En septembre 2013, un forum national sur la gouvernance de l’internet s’est ouvert à Lomé avec la participation de l’ART&P et du ministère des Postes et Télécommunications. Entre autres thèmes développés, « l’internet au service du développement socio-économique du Togo » ou encore « l’accès au haut débit ». Il est démontré que l’internet ne peut profiter au développement d’un pays en étant créateur d’emplois que lorsque le débit de connexion avoisine les…8 Mbps/abonné. Mais au Togo, l’opérateur principal qu’est Togotelecom continue de fournir des débits de 256 Kbps à un prix de 34.685 FCFA, alors que de l’autre côté de la frontière au Ghana, un pays émergent, le minimum offert en matière d’internet, est de 2 Mbps au prix de 13.000 FCFA. L’essor économique de ce pays n’est nullement usurpé et si, comme le claironnent les autorités, l’objectif à terme est de faire du Togo un pays émergent, le couple Hausse de bande passante/Baisse des tarifs devra aussi s’inscrire dans le vécu des citoyens.

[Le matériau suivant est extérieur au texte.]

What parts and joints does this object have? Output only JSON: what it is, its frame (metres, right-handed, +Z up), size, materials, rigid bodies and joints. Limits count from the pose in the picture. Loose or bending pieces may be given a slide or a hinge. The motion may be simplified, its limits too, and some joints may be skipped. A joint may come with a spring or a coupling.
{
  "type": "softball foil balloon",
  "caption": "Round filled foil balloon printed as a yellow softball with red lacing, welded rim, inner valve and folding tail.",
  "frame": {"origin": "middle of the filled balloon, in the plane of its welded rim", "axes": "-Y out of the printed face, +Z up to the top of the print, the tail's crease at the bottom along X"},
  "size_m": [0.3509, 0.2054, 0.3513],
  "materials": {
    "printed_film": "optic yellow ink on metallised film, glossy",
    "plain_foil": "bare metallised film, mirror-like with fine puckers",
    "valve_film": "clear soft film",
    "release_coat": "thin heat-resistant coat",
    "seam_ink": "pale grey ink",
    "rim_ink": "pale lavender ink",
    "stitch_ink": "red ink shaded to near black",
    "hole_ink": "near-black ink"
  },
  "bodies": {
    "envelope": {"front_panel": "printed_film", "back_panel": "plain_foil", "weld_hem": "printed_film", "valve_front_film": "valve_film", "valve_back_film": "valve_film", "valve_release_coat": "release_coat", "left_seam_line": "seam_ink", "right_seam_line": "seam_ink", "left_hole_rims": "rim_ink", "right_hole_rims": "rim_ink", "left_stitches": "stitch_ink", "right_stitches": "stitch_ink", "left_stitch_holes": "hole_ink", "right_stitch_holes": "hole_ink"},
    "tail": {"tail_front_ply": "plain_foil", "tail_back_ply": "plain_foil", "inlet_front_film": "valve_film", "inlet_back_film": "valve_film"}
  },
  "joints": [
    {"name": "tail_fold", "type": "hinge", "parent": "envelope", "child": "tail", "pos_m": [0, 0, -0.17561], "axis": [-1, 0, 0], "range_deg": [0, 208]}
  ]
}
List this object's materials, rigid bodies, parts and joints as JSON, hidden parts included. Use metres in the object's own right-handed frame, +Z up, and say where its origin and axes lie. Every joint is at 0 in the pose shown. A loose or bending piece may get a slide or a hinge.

Deux mois plus tard en novembre 2013, la Banque Mondiale a encore accordé un prêt de 30 millions de dollars, soit l’équivalent de 15 milliards de FCFA au Togo. Le site du gouvernement –toujours lui- ânonnait que « Ce projet va permettre de rendre plus performante la connexion à internet. Une bande passante plus large, donc plus rapide, et à moindre coût ». La ministre n’a pas encore fait de sortie médiatique pour renseigner les citoyens sur les démarches que son ministère entreprend dans le sens de l’augmentation de la bande passante disponible actuellement.
Il nous revient que le 30 avril dernier, un premier projet de décret portant sur la loi sur les communications électroniques a été adopté et que la réforme serait portée par Cina Lawson. Doit-on comprendre par là que le marché de la téléphonie mobile qui a été longtemps interdit à la société Orange depuis qu’elle est en poste, sera désormais ouvert à d’autres opérateurs ? Le peuple attend de voir. A la veille de la journée internationale de l’internet, la ministre a reconnu en des termes voilés l’absence du haut débit au Togo. Elle appelle (enfin) à la libéralisation du haut débit. « Les infrastructures de télécom apportent beaucoup pour le développement de l’économie. La réflexion vise à voir comment nos infrastructures numériques peuvent contribuer efficacement au développement de notre pays. A partir de là, il s’agit de réfléchir aux potentialités, aux difficultés rencontrées, aux mesures concrètes qu’il faut prendre pour en arriver là », a-t-elle révélé. A en croire republicoftogo.com, « Cina Lawson a indiqué qu’il est désormais nécessaire qu’il y ait au Togo de l’internet haut débit pour que les gens puissent contribuer au développement. Pour elle, l’Internet haut débit est un outil qui doit servir aux entreprises, aux grandes écoles, aux particuliers et aux services du développement ». Et pourtant, que de fois la ministre et les sociétés qui relèvent de son ministère n’ont-ils grugé les abonnés sur l’existence du haut débit au Togo ! Lorsqu’on sait qu’il faut en moyenne des débits de 8 Mbps pour impulser le développement économique, on peut dire : « Mieux vaut tard que jamais ». Encore une fois, c’est à cette ministre qui a longtemps menti aux populations sur le haut débit, que des distinctions ont été attribuées. Et si les critères de sélection étaient portés à l’attention du grand public ?!
Mais au-delà de toute considération, il nous paraît surprenant que c’est à quelques encablures d’échéances cruciales que la ministre qui a longtemps brillé par son mutisme dans le domaine de l’amélioration de la bande passante, sort de sa léthargie ou de sa torpeur pour parler libéralisation d’internet, surtout que la décision d’augmenter la bande passante relève, à en croire des experts d’IpnetExperts, d’une décision politique. Le village numérique que l’ART&P organise samedi prochain à Kovié-Tové pour amener les télécommunications auprès des populations rurales risque de prendre des allures de campagne, étant entendu que pour parler de libéralisation, il faut d’abord parler d’augmentation de la bande passante, chose à laquelle les autorités et Cina Lawson ne se sont pas encore arrimées.